What then does the Cyclops symbolize, this one-eyed giant with his terrible caves and his sheep farming? Of course the one-eyed fanaticism and crudely simplistic dominance, which has existed in all times and which is just as strong and one-eyed in our own time. Stupidity's language of power, the dictatorship of narrowmindedness. Truly, we have reason to ask how things will fare. We are trapped in the cave of the Cyclops, now as then. Among wolves we play sheep. Confronted by the threat of the Cyclops' groping hands we hide under the ram's stomach, trying to make the despot believe we are his favorite ram. (Harry Martinsson)
Well, I'm not sure this portrayal of the Cyclops as the stupid despot is all there is to this many-sided creature. At the very least, there is one little bit missing, which I think Adorno and Horkheimer help us to see when they stress the fact that to Homer, the Cyclopses were primitive barbarians unacqainted with laws, agriculture and civilization.
Stupidity and lawlessness share a common definition: when Homer calls the Cyclops a "lawless-minded monster", he does not mean simply that the Cyclops does not respect the laws of morality but this his thinking itself is lawless, unsystematic, rhapsodic (Adorno & Horkheimer, The Dialectic of Enlightenment)  
Fortunately, there's a neat way to solve the logical conundrum that the Cyclops seems to connote both repressive state power and lawlessness. We only need to recall Schmitt's formula: sovereign is he who decides on the exception. The essence of sovereign power consists in the very power to abrogate the law or the constitution. The state can protect the lawful order only by virtue of possessing the power to set the law aside and create a temporary lawlessness in the form known as a state of emergency or "state of exception". What is revealing and helpful in Schmitt's formula is that it points out that such lawlessness is not so much an aberration but rather the very essence or core of state power.

This power of course also extends over information, over the "truth". The openly admitted logic of state interest that makes Obama withhold the photo of bin Laden's corpse, would indicate that other inconvenient pieces of information are also likely to be withheld the moment they clash with state interest. No problem if the body is too brutally mutilated to be shown - we'll just mutilate the truth as well so that we don't have to show it.

There's no need, however, to interpret this sovereign power as rational, Machiavellian or calculating. Let us recall the blind rage of American politics in the wake of 9.11, a rage that American politicians never made any attempt to hide. In fact, I believe they took pride in it, perhaps even delighting in how mad and barbaric they had become. Let me echo Adorno & Horkheimer here: calling this politics lawless does not mean simply that it lacked respect for laws but that its thinking was itself lawless, unsystematic, rhapsodic.
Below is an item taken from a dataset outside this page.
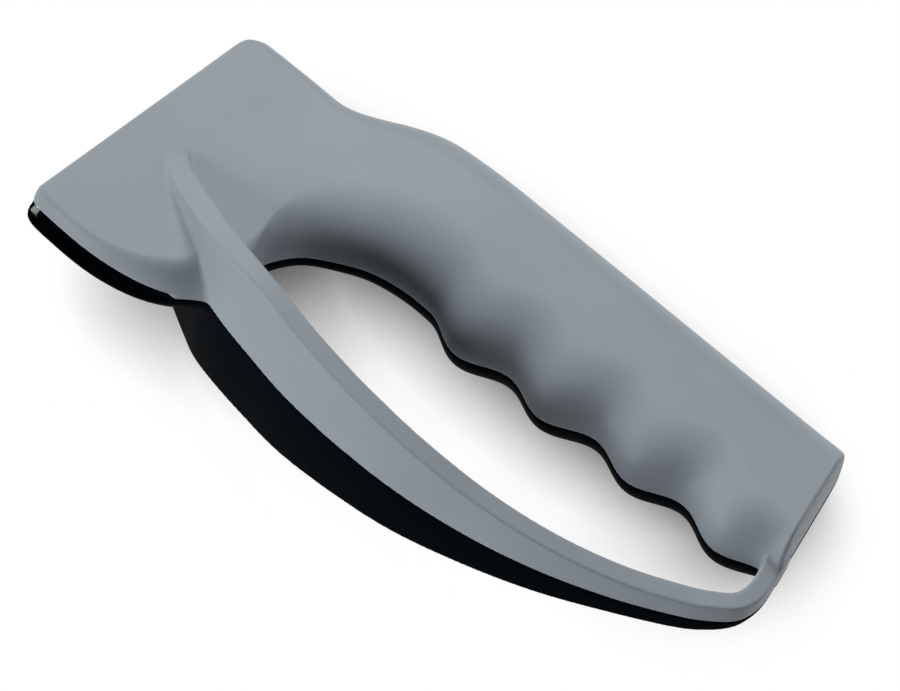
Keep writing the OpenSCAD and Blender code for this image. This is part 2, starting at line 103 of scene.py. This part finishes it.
# The guard: x, y, heights of the upper rim's outer and inner edge and of the lower rim's, wall
GUARD = [
    [0.068, 0.380, 0.250, 0.215, 1.000, 0.980, 0], [0.092, 0.337, 0.325, 0.350, 1.060, 1.040, 0],
    [0.124, 0.290, 0.390, 0.440, 1.090, 1.070, 0], [0.164, 0.247, 0.480, 0.565, 1.095, 1.075, 0],
    [0.204, 0.204, 0.622, 0.705, 1.082, 1.060, 0], [0.243, 0.162, 0.775, 0.815, 1.022, 1.005, 0],
    [0.290, 0.132, 0.867, 0.882, 0.955, 0.945, 0], [0.348, 0.109, 0.905, 0.888, 0.907, 0.905, 0],
    [0.421, 0.086, 0.845, 0.842, 0.838, 0.838, 0], [0.508, 0.079, 0.743, 0.747, 0.721, 0.721, 0],
    [0.602, 0.090, 0.617, 0.628, 0.595, 0.595, 0], [0.697, 0.126, 0.479, 0.481, 0.440, 0.440, 0],
    [0.784, 0.183, 0.355, 0.356, 0.325, 0.325, 0], [0.863, 0.258, 0.257, 0.265, 0.227, 0.227, 0],
    [0.930, 0.341, 0.210, 0.220, 0.185, 0.190, 0], [0.9605, 0.391, 0.205, 0.210, 0.150, 0.190, 0.4],
    [0.980, 0.437, 0.198, 0.208, 0.100, 0.190, 0.9], [0.987, 0.484, 0.185, 0.202, 0.060, 0.180, 1],
    [0.986, 0.537, 0.175, 0.200, 0.050, 0.180, 1], [0.978, 0.602, 0.170, 0.200, 0.050, 0.180, 1],
    [0.969, 0.665, 0.170, 0.200, 0.050, 0.180, 1]]
UPPER_EDGES, LOWER_EDGES, WALL = (2, 3), (4, 5), 6

# Sections along the body and the guard, and points of a section: low rounding, flat and high
# rounding of the body, and each rounded edge of the guard's rim
BODY_SECTIONS, GUARD_SECTIONS = 620, 480
BODY_POINTS, RIM_POINTS = (28, 40, 20), 9
# The step, in rows, over which the guard's direction is taken, and how far a loft reaches past
# the mid-plane before it is cut there
NEXT, DROP = 0.01, 6


def to_world(points):
    """Points of the shells' own frame, in mm, laid down as the tool lies, in metres."""
    p = np.atleast_2d(np.asarray(points, float))
    c, s = math.cos(LEAN), math.sin(LEAN)
    return np.c_[p[:, 0], p[:, 1] * c + p[:, 2] * s, -p[:, 1] * s + p[:, 2] * c + LIFT] * MM


def rows_at(rows, u):
    """Smooth curve through rows of numbers, at many places at once."""
    rows = np.asarray(rows, float)
    last = len(rows) - 1
    i = np.clip(np.floor(u).astype(int), 0, last - 1)
    f = (u - i)[:, None]
    a, b = rows[np.maximum(i - 1, 0)], rows[i]
    c, d = rows[i + 1], rows[np.minimum(i + 2, last)]
    return b + 0.5 * f * (c - a + f * (2 * a - 5 * b + 4 * c - d + f * (3 * (b - c) + d - a)))


def ease(f):
    """Share of the way from 0 to 1, eased at both ends."""
    g = np.clip(f, 0, 1)
    return g * g * (3 - 2 * g)


def ridge_reach(x):
    """How far the finger ridges stand into the hand opening at x."""
    f = (x - FIRST_RIDGE) / FINGER_PITCH
    return np.where((f < -0.5) | (f > RIDGES - 0.5), 0, FINGER_DEPTH * np.cos(np.pi * f) ** 2)


def half_at(x):
    """Half thickness of the body at x."""
    return HEAD_HALF + (GRIP_HALF - HEAD_HALF) * ease((x - RAMP_START) / (RAMP_END - RAMP_START))


def round_share(d, r):
    """Height share of a quarter-round edge at a distance from its start."""
    f = np.clip(d / r, LAND, 1)
    return np.sqrt(f * (2 - f))


def body_rings(ribs, low_side, butt_round, u):
    """Sections of the body, from its low side over the top to its high side."""
    low_n, flat_n, high_n = BODY_POINTS
    row = rows_at(ribs, u)
    low_x = FRONT_X + row[:, 0] * BODY_L
    low = np.c_[low_x, EDGE_Y + row[:, 1] * BODY_W - ridge_reach(low_x)]
    high = np.c_[FRONT_X + row[:, 2] * BODY_L, EDGE_Y + row[:, 3] * BODY_W]
    span = np.linalg.norm(high - low, axis=1)
    way = (high - low) / span[:, None]
    low_r, high_r = row[:, low_side] * GRIP_HALF, row[:, HIGH_SIDE] * GRIP_HALF
    flat = span - low_r - high_r
    low_a = np.r_[np.linspace(0, np.pi / 2, low_n + 1), np.full(flat_n + high_n, np.pi / 2)]
    high_a = np.r_[np.full(low_n + flat_n, np.pi / 2), np.linspace(np.pi / 2, 0, high_n + 1)]
    middle = np.r_[np.zeros(low_n), np.linspace(0, 1, flat_n + 1), np.ones(high_n)]
    d = (low_r[:, None] * (1 - np.cos(low_a)) + flat[:, None] * middle
         + high_r[:, None] * np.cos(high_a))
    xy = low[:, None, :] + way[:, None, :] * d[:, :, None]
    f = d / span[:, None]
    front = low[0, 0] + (high[0, 0] - low[0, 0]) * f
    butt = low[-1, 0] + (high[-1, 0] - low[-1, 0]) * f
    ends = round_share(xy[:, :, 0] - front, FRONT_ROUND) * round_share(butt - xy[:, :, 0], butt_round)
    z = half_at(xy[:, :, 0]) * np.sin(low_a) * np.sin(high_a) * ends
    return np.dstack([xy, z])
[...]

Isn't there even something almost endearingly stupid in the way the Obama administration has gone about the business of the photo? Telling people that they won't be shown it because it will make them hate you really sounds like a very good way to placate them, doesn't it?

The source of my fascination is seeing the face of the stupid Cyclops appear in the raw, in the full, naked and undisguised display of his brutal powers. It's not so often that it happens. Usually it hides away, pretending not to exist, under its much more civilized, lawful, and agreeably democratic and tolerant surface. Even when the traces of barbarism are a little bit too conspicuous to be hidden away - like when things like Guantanamo or the use of torture get a little too much attention - they are usually treated as embarrassing facts rather than things to boast about. I am not just talking about the sycophancy of the present US administration here. I have no doubts that all states possess similar monsters in their caves somewhere, ready to jump out at the slightest provocation, wreak their havoc and dance in the streets when the nobodys that dared to disturb them have been crushed to pulp.
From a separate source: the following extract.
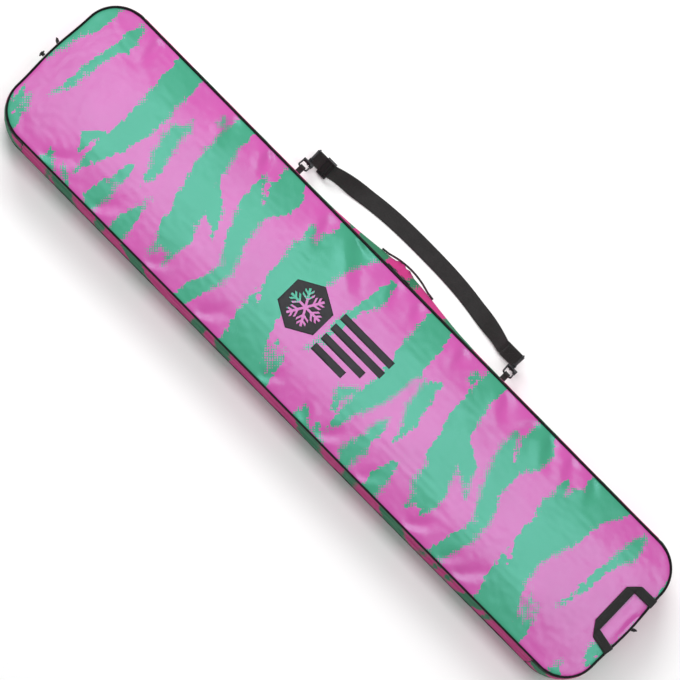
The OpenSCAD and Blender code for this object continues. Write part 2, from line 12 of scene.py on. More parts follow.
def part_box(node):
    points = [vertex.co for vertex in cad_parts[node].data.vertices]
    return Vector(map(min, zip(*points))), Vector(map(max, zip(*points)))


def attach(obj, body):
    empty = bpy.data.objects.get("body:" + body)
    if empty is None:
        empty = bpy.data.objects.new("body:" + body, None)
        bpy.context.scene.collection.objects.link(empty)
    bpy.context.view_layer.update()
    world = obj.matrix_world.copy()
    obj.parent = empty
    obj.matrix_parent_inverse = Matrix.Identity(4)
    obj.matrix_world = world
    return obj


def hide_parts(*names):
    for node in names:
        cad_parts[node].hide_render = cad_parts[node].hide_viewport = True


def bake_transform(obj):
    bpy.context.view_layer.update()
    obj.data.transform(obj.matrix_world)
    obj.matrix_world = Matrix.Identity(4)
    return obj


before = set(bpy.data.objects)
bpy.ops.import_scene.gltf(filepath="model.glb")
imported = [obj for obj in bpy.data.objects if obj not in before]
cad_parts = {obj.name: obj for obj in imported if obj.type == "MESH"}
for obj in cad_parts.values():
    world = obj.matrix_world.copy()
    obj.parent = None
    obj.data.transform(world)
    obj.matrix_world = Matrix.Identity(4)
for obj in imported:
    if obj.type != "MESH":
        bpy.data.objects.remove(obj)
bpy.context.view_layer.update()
MM = 0.001

# ---- the bag's own measures, millimetres, as the CAD has them ----
lo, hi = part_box("lid_piping")
PIPE_R = (hi.z - lo.z) / MM / 2
SEAM_Z = (hi.z + lo.z) / MM / 2
HALF_L = hi.x / MM - PIPE_R
HALF_W = hi.y / MM - PIPE_R
CORNER_R = 75.0
END_BOW = 4.0
CORNER_X = HALF_L - END_BOW - CORNER_R
CORNER_Y = HALF_W - CORNER_R
HINGE_HALF = CORNER_X - 16
WALL_LOW, WALL_HIGH, ZIP_WALL_TOP = 5.6, SEAM_Z - PIPE_R - 0.3, 102.0
BACK_PIPE_Z = 3.2
CHAIN_Z = 108.2
# the swell of the zip side under the side handle: how far out, and half its length
SWELL_OUT, SWELL_HALF = 18.0, 125.0
QUILT_PITCH, QUILT_HALF = 120.0, 7.0
# the hooks: distance of each from the strap's middle, their loops' place, and the strap's shift along the bag
HOOK_X, LOOP_Y, LOOP_Z, STRAP_SHIFT = 298.0, 204.0, 64.0, 9.0
# spacing of the points in the padded panels, and along the piping and the zip
STEP, FINE_STEP = 7.5, 4.5


# ---- outline of the bag seen from above ----
def bow(y):
    """How far the end stands out past its corners at this y."""
    return np.where(np.abs(y) < CORNER_Y, END_BOW * (1 + np.cos(np.pi * y / CORNER_Y)) / 2, 0.0)


def dense_outline():
    """Points and outward directions every millimetre, from the hinge's tail end round to its nose end."""
    rows = []

    def straight(x0, x1, y, ny):
        for x in np.linspace(x0, x1, max(2, int(abs(x1 - x0)))):
            rows.append((x, y, 0, ny))

    def corner(cx, cy, a0):
        for a in np.radians(np.linspace(a0, a0 + 90, 118)):
            c, s = math.cos(a), math.sin(a)
            rows.append((cx + CORNER_R * c, cy + CORNER_R * s, c, s))

    def end(side):
        for y in np.linspace(-CORNER_Y, CORNER_Y, 202) * side:
            rows.append((side * (CORNER_X + CORNER_R + float(bow(y))), y, side, 0))

    straight(HINGE_HALF, CORNER_X, -HALF_W, -1)
    corner(CORNER_X, -CORNER_Y, -90)
    end(1)
    corner(CORNER_X, CORNER_Y, 0)
    tail_len = len(rows)
    straight(CORNER_X, -CORNER_X, HALF_W, 1)
    zip_len = len(rows)
    corner(-CORNER_X, CORNER_Y, 90)
    end(-1)
    corner(-CORNER_X, -CORNER_Y, 180)
    straight(-CORNER_X, -HINGE_HALF, -HALF_W, -1)
    return np.array(rows), tail_len, zip_len


OUT, TAIL_END, ZIP_END = dense_outline()
HINGE = np.array([(x, -HALF_W, 0, -1) for x in np.linspace(-HINGE_HALF, HINGE_HALF, 1461)])


def run(points):
    """Length along a path up to each of its points."""
    return np.concatenate([[0], np.cumsum(np.linalg.norm(np.diff(points, axis=0), axis=1))])


def unit(vectors):
    """The same directions at length one."""
    return vectors / np.linalg.norm(vectors, axis=1)[:, None]


def resample(rows, step):
    """The same path with even steps of about this length, and the length along it."""
    s = run(rows[:, :2])
    t = np.linspace(0, s[-1], max(2, int(round(s[-1] / step)) + 1))
    out = np.stack([np.interp(t, s, rows[:, k]) for k in range(4)], axis=1)
    out[:, 2:] = unit(out[:, 2:])
    return out, t


def inset_of(x, y):
    """Distance from the outline inwards."""
    qx, qy = np.abs(x) - CORNER_X - bow(y), np.abs(y) - CORNER_Y
    far = np.hypot(np.maximum(qx, 0), np.maximum(qy, 0)) + np.minimum(np.maximum(qx, qy), 0)
    return CORNER_R - far


def dome(inset):
    """Height of the front panel over its seam."""
    return np.interp(inset, [1.5, 3, 20, 45, 90, 150, 176], [-0.4, 0.2, 2.2, 4.2, 6.0, 7.0, 7.15])


def bulge(ny):
    """Most that the gusset stands out from the outline where it faces this much towards +Y."""
    return 8 + 3.5 * ny + 0.5 * ny * ny


def wall_out(st, z):
    """How far the gusset's outer face stands out from the outline."""
    prof = 1 - np.abs(2 * (z - WALL_LOW) / (WALL_HIGH - WALL_LOW) - 1) ** 3
    u = np.clip((z - 10) / 92.0, 0, 1)
    swell = np.sin(np.pi * u ** 2.54) ** 2
    zip_side = np.where(st[:, 3] > 0.99, SWELL_OUT * np.exp(-(st[:, 0] / SWELL_HALF) ** 2), 0)
    return bulge(st[:, 3]) * prof + zip_side * swell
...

As the dancing stops, however, we will be treated to another macabre spectacle: that of Cyclops' face reverting back into the smiling, familiar and civilized faces of whatever "progressive" politicians happen to be in power and addressing their people through their TV cameras. What interests me is not at all the mutilated face of bin Laden, but the uncanny face of the state. No photos of that, please. It's not a pretty picture.